[What you should do]
Copy out all lines that hold "bends".

[Exercise data]

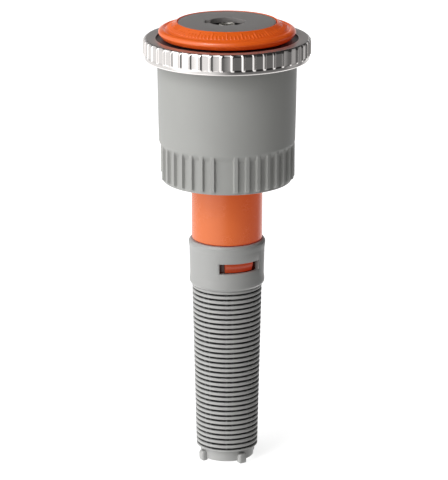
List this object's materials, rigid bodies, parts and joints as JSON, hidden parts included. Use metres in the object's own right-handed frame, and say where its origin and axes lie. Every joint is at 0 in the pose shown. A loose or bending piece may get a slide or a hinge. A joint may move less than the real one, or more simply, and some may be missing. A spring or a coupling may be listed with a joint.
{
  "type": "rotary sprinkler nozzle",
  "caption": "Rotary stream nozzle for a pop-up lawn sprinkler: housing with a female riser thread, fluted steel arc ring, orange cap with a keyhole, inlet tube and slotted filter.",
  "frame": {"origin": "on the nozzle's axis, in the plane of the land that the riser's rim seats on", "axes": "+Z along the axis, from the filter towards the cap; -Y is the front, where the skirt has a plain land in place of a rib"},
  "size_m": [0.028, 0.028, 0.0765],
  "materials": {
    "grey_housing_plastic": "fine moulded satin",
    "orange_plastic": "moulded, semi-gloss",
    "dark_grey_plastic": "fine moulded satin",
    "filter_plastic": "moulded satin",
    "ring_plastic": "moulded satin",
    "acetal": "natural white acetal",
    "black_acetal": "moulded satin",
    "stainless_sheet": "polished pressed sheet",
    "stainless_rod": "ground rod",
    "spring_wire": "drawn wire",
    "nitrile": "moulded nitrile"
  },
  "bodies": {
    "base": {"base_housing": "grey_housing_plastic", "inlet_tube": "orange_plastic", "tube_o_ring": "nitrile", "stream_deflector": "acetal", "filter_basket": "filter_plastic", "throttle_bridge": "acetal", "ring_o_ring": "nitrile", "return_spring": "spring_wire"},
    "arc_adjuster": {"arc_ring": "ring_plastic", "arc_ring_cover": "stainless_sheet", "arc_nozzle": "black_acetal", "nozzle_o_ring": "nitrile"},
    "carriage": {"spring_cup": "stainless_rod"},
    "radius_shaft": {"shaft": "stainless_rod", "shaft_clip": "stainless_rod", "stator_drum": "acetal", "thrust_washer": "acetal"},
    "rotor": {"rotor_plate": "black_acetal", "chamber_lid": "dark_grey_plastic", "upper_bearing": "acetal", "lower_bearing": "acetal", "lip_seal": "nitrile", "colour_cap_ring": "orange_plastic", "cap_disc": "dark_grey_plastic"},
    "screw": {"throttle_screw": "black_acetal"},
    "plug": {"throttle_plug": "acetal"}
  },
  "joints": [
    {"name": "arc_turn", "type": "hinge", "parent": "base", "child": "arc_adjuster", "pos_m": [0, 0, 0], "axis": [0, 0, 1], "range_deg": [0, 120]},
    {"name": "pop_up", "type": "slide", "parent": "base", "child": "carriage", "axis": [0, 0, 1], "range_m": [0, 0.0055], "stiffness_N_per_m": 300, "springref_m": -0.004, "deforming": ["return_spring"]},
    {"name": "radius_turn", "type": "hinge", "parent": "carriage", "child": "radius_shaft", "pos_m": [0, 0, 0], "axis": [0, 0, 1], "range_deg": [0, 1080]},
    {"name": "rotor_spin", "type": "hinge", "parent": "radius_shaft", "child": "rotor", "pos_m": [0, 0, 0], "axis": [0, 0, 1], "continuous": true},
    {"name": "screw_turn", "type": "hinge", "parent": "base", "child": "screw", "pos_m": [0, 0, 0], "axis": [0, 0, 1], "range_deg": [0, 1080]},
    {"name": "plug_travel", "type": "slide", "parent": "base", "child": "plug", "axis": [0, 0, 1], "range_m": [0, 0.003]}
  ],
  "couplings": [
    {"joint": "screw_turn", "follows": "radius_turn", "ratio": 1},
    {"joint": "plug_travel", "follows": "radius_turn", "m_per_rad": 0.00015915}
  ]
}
...
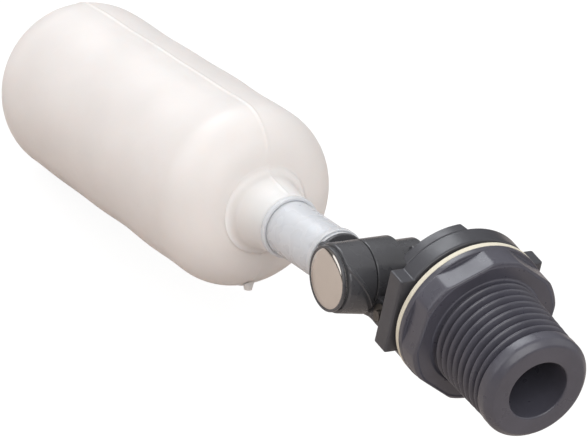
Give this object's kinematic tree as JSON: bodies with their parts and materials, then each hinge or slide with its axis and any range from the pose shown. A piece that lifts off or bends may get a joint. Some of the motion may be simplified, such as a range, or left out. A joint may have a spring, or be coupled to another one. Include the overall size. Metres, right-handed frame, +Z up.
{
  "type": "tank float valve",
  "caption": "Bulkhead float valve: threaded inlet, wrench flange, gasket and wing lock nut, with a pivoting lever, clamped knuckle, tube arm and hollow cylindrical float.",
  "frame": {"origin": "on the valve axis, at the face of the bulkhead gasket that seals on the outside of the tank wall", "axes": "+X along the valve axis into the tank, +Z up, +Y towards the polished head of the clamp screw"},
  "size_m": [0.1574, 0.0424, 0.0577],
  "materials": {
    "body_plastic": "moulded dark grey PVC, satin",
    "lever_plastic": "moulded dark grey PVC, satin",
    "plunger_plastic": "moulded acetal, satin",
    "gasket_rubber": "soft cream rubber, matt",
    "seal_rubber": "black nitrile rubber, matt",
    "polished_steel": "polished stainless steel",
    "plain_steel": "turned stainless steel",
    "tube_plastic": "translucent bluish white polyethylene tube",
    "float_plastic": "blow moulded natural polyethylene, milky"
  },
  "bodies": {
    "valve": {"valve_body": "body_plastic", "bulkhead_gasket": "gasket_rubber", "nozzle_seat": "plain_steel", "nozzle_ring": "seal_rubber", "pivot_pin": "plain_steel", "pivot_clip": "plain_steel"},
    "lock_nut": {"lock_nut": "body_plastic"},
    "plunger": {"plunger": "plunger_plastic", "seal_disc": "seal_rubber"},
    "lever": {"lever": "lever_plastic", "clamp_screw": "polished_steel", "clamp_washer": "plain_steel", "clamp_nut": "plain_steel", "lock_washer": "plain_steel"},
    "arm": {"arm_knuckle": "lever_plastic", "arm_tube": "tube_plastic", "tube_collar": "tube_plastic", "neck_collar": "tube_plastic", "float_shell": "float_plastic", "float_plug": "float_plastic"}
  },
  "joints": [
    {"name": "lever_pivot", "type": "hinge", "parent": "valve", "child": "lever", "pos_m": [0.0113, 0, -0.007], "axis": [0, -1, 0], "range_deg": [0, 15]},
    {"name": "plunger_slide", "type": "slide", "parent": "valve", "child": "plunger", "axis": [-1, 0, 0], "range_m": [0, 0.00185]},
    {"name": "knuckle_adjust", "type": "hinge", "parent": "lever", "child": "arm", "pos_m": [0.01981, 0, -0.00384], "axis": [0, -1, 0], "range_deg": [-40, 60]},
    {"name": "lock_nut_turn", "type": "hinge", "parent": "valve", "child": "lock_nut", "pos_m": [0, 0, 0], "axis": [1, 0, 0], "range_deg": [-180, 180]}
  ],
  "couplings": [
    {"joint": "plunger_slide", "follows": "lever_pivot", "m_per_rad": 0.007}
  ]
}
---
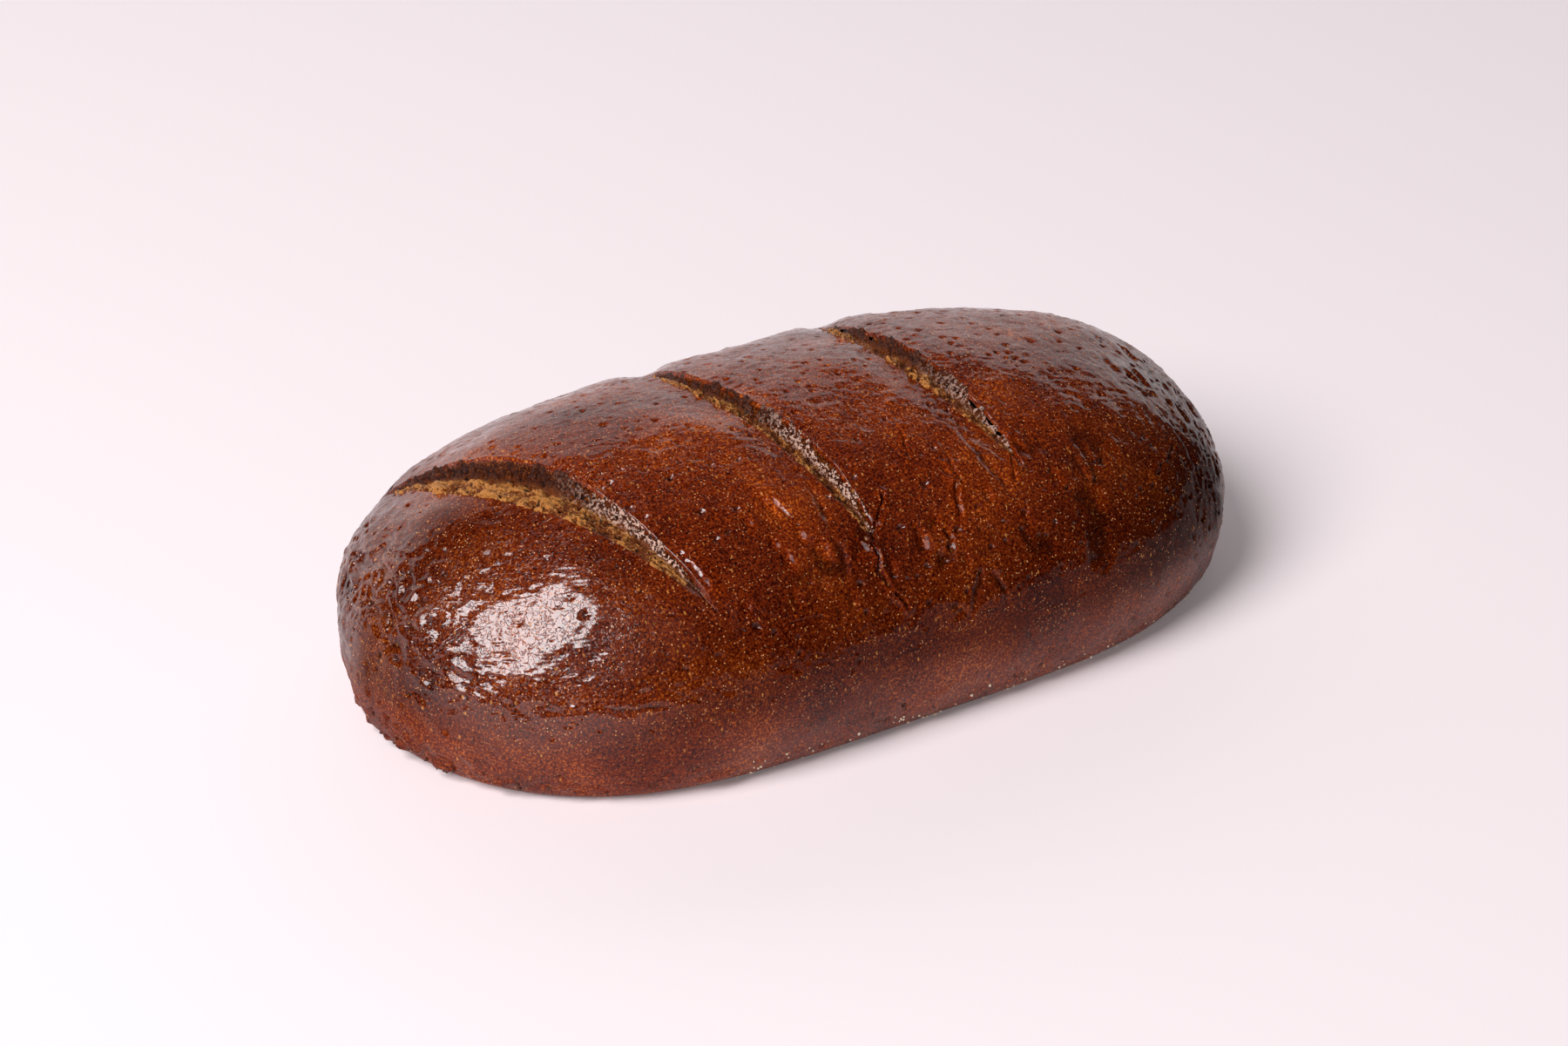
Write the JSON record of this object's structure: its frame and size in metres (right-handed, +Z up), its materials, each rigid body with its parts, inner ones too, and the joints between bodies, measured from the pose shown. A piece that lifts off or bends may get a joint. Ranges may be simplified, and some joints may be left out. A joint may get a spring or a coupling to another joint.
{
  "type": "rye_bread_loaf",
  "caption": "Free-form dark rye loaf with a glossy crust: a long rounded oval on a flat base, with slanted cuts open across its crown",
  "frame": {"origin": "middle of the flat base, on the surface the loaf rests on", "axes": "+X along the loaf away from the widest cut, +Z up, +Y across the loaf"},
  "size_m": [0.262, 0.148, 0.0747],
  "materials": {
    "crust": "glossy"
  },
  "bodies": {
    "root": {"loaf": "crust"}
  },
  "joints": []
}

[The answer]
Give this object's kinematic tree as JSON: bodies with their parts and materials, then each hinge or slide with its axis and any range from the pose shown. A piece that lifts off or bends may get a joint. Some of the motion may be simplified, such as a range, or left out. A joint may have a spring, or be coupled to another one. Include the overall size. Metres, right-handed frame, +Z up.
Write the JSON record of this object's structure: its frame and size in metres (right-handed, +Z up), its materials, each rigid body with its parts, inner ones too, and the joints between bodies, measured from the pose shown. A piece that lifts off or bends may get a joint. Ranges may be simplified, and some joints may be left out. A joint may get a spring or a coupling to another joint.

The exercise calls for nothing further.